One of the local Hair Salons. The Hair Stylist's 'Work Uniform' is consistently tight, revealing clothing as are the Massage and Manicure employees. Jim decided to get his hair cut within an hour after this photo.... hummm?
And across the street from our hotel, this group of 10 lovely stylist's hang out - every day dressed exactly alike in accordance with a dress code e.g. arrival on Thursday: tight red mini dresses, deeply cut bodice and red 5" platform heels....just for the heck of it I went across the street to chat them up. I was met with unusual hostility, for Vietnam. I inquired about streaks for my hair and was told 'no, can't do it'. I asked 'oh, is this a hair salon?' yes, but can't do your hair.... o dear!
Doing hard labour selling coconuts! Have to earn money for flight home...

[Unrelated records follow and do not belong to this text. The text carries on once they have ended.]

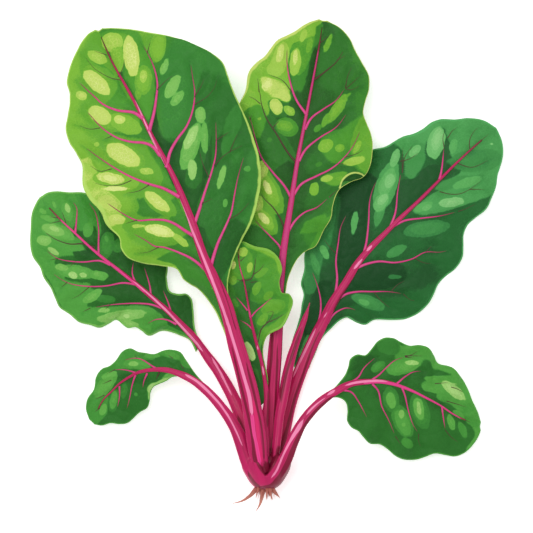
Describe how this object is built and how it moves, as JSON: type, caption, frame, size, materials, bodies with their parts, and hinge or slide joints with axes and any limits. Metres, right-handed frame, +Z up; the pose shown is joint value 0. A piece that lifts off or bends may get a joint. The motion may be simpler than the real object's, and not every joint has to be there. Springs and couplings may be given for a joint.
{
  "type": "swiss chard bunch",
  "caption": "Whole ruby-stalked Swiss chard plant lying on a surface: ruffled green leaves on red stalks that join in a crown with short roots.",
  "frame": {"origin": "flat spot under the crown, on the surface that the bunch lies on", "axes": "+Y from the crown along the leaves, +Z up from the surface, +X to the right of the leaves seen from above"},
  "size_m": [0.4054, 0.4232, 0.0549],
  "materials": {
    "stalk_red": "satin",
    "crown_red": "satin",
    "root_tan": "matt",
    "tall_left_green": "satin",
    "tall_middle_green": "satin",
    "right_green": "satin",
    "left_green": "satin",
    "low_left_green": "satin",
    "low_right_green": "satin",
    "heart_green": "satin"
  },
  "bodies": {
    "root": {"crown": "crown_red", "roots": "root_tan", "young_stalk": "stalk_red", "tall_left_leaf_stalk": "stalk_red", "tall_left_leaf_blade": "tall_left_green", "tall_middle_leaf_stalk": "stalk_red", "tall_middle_leaf_blade": "tall_middle_green", "right_leaf_stalk": "stalk_red", "right_leaf_blade": "right_green", "left_leaf_stalk": "stalk_red", "left_leaf_blade": "left_green", "low_left_leaf_stalk": "stalk_red", "low_left_leaf_blade": "low_left_green", "low_right_leaf_stalk": "stalk_red", "low_right_leaf_blade": "low_right_green", "heart_leaf_stalk": "stalk_red", "heart_leaf_blade": "heart_green"}
  },
  "joints": []
}
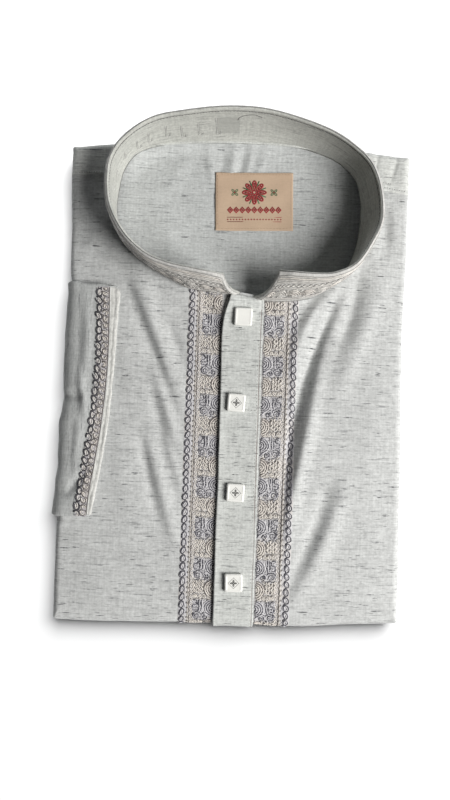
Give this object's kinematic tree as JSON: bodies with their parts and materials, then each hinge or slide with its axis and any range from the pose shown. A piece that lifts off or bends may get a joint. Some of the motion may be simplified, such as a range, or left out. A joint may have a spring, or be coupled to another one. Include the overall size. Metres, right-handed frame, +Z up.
{
  "type": "folded kurta tunic",
  "caption": "Folded kurta tunic lying front up, with a standing band collar, buttoned placket between embroidered borders, and a sleeve brought round one edge.",
  "frame": {"origin": "centre of the object's box, on the surface that the folded garment lies on", "axes": "+Z up out of the front; +Y from the fold at the foot towards the collar; +X towards the wearer's left, which is the side without the sleeve"},
  "size_m": [0.244, 0.3576, 0.054],
  "materials": {
    "cloth": "dry slub linen and cotton, pale grey with dark slubs",
    "layers": "the same slub cloth, folded edges",
    "cloth_inside": "wrong side of the slub cloth",
    "embroidery": "lilac grey embroidery thread with a soft lustre",
    "thread_light": "blush and cream embroidery thread with a soft lustre",
    "facing": "plain pale facing",
    "label": "beige woven satin",
    "button": "white, polished"
  },
  "bodies": {
    "root": {"folded_layers": "layers", "front_panel": "cloth", "back_panel": "cloth_inside", "collar_outer": "embroidery", "collar_inner": "cloth_inside", "placket_upper": "cloth", "placket_under": "cloth", "sleeve": "cloth", "cuff_facing": "facing", "neck_label": "label", "button_1": "button", "button_2": "button", "button_3": "button", "button_4": "button"}
  },
  "joints": []
}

Tour of Independence Palace, April 1975 North Vietnamese 'liberated' (aka invaded) South Vietnam. These photos are the bunker and last ditch battle control centre. Unfortunately there was no escape route from here. The South Vietnamese President surrendered end of April and left Vietnam to live overseas. Excellent tour and beautiful grounds.
Tomorrow: May 28!
Leaving Saigon/HCM for the Mekong Delta! Touring 2 days then crossing into Cambodia by river at Chau Doc (Vietnam) to Phnom Pehn (Cambodia) 'the most pleasant way to cross'.
Note: I've just finished, and Jim is reading They Killed My Father First by Loung Ung, who was only 5 years old living in Phnom Pehn when the Khmer Rouge (Communist faction) took over the country in the 1970's. The war ended with 25% of the Cambodian population murdered, including her mother, father and 2 out of 7 siblings. It is an amazing story and gives us some persecptive of what Cambodia went through in recent traumatic history. We met a Russian in Laos who has been living and working in Cambodia for 5 years and he believes the country has been set back 20 years in economic and social development.